GIVEN PROBLEM: Reproduce the entries from their first line up to and including the line with "Write the three.js". Leave out everything after it.

DATA SUPPLIED:
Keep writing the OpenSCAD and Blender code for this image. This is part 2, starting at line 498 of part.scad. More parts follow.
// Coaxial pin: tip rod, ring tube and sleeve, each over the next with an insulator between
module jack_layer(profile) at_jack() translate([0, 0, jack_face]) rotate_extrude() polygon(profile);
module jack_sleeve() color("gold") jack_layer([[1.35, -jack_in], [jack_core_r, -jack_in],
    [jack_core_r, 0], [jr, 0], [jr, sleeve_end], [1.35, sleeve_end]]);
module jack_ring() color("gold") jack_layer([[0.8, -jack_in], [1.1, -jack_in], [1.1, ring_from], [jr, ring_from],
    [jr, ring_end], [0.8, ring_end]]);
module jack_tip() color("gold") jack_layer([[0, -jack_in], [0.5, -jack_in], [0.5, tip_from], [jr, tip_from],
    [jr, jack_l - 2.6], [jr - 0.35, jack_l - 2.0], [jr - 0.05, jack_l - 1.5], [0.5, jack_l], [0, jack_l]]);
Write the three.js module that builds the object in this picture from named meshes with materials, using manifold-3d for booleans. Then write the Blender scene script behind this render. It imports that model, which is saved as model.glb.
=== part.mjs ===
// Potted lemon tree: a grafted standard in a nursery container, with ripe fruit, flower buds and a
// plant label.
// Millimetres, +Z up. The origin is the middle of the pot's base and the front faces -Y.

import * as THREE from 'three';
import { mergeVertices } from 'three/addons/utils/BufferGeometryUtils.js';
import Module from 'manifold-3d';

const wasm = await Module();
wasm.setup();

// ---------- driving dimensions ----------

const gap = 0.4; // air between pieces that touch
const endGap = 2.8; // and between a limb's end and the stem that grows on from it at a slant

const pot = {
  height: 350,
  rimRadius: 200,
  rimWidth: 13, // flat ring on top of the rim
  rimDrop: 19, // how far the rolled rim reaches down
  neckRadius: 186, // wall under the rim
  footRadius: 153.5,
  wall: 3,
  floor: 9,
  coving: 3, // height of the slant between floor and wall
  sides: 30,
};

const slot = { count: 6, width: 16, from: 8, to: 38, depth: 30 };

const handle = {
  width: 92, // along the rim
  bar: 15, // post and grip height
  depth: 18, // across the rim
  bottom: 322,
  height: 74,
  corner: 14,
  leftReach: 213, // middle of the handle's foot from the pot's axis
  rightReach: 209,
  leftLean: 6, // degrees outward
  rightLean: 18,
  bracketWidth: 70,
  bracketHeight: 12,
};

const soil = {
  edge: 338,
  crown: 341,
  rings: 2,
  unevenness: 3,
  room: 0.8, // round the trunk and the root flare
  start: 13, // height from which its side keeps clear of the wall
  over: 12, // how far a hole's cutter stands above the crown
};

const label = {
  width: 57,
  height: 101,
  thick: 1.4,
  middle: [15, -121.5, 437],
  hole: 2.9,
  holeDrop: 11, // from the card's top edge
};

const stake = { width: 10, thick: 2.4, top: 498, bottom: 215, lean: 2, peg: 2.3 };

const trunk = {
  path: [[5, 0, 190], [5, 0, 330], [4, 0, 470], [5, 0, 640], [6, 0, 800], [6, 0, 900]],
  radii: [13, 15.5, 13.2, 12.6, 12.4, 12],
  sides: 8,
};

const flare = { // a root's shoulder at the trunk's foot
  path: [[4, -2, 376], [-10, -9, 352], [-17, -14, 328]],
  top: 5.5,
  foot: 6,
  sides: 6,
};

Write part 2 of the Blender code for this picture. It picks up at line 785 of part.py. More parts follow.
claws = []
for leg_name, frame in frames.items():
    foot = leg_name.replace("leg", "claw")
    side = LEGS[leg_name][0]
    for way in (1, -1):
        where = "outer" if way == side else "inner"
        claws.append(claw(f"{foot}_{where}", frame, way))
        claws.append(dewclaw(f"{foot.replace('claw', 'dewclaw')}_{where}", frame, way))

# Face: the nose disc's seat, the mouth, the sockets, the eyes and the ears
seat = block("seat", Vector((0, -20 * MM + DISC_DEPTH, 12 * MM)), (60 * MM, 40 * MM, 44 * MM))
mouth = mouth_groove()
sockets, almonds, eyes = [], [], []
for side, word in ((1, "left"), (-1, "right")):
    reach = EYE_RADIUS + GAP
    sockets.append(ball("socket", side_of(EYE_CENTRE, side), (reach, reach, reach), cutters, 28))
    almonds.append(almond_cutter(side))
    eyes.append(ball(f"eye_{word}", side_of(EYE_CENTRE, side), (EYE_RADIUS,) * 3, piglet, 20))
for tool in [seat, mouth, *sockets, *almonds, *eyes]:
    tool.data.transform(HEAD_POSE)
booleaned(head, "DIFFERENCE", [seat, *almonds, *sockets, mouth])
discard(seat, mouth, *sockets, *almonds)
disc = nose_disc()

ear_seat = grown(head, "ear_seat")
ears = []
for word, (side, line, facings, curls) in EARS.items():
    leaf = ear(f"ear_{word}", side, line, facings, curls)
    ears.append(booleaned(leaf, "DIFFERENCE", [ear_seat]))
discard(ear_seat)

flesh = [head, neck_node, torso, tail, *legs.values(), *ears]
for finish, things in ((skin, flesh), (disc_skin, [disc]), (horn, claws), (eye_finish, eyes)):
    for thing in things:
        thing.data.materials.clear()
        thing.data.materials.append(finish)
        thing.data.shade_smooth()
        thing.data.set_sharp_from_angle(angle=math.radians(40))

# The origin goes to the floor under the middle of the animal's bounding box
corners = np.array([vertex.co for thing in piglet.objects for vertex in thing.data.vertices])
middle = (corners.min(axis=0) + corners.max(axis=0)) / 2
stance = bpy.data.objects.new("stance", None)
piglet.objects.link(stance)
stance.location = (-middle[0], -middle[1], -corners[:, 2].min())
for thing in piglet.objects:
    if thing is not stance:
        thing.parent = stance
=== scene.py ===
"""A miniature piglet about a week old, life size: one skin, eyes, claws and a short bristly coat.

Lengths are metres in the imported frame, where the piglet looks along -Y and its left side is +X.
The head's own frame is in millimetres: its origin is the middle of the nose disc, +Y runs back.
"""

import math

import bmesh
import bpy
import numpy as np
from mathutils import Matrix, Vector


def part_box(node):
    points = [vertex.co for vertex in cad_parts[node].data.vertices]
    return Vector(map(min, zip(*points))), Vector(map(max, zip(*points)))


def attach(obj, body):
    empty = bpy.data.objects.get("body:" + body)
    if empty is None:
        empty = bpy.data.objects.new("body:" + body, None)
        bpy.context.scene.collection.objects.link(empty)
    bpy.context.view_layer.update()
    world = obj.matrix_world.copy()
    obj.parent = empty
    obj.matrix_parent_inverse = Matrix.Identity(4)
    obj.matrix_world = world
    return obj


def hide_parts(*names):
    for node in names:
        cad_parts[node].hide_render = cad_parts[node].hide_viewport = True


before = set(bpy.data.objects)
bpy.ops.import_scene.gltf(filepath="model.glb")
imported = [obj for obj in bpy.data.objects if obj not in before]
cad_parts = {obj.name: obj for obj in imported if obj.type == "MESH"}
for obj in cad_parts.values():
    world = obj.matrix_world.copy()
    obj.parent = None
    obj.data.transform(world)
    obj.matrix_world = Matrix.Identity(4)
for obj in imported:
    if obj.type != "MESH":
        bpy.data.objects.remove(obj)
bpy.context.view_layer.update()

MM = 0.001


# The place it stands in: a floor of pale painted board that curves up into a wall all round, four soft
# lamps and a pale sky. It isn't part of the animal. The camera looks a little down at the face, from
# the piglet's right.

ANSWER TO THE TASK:
Keep writing the OpenSCAD and Blender code for this image. This is part 2, starting at line 498 of part.scad. More parts follow.
// Coaxial pin: tip rod, ring tube and sleeve, each over the next with an insulator between
module jack_layer(profile) at_jack() translate([0, 0, jack_face]) rotate_extrude() polygon(profile);
module jack_sleeve() color("gold") jack_layer([[1.35, -jack_in], [jack_core_r, -jack_in],
    [jack_core_r, 0], [jr, 0], [jr, sleeve_end], [1.35, sleeve_end]]);
module jack_ring() color("gold") jack_layer([[0.8, -jack_in], [1.1, -jack_in], [1.1, ring_from], [jr, ring_from],
    [jr, ring_end], [0.8, ring_end]]);
module jack_tip() color("gold") jack_layer([[0, -jack_in], [0.5, -jack_in], [0.5, tip_from], [jr, tip_from],
    [jr, jack_l - 2.6], [jr - 0.35, jack_l - 2.0], [jr - 0.05, jack_l - 1.5], [0.5, jack_l], [0, jack_l]]);
Write the three.js module that builds the object in this picture from named meshes with materials, using manifold-3d for booleans. Then write the Blender scene script behind this render. It imports that model, which is saved as model.glb.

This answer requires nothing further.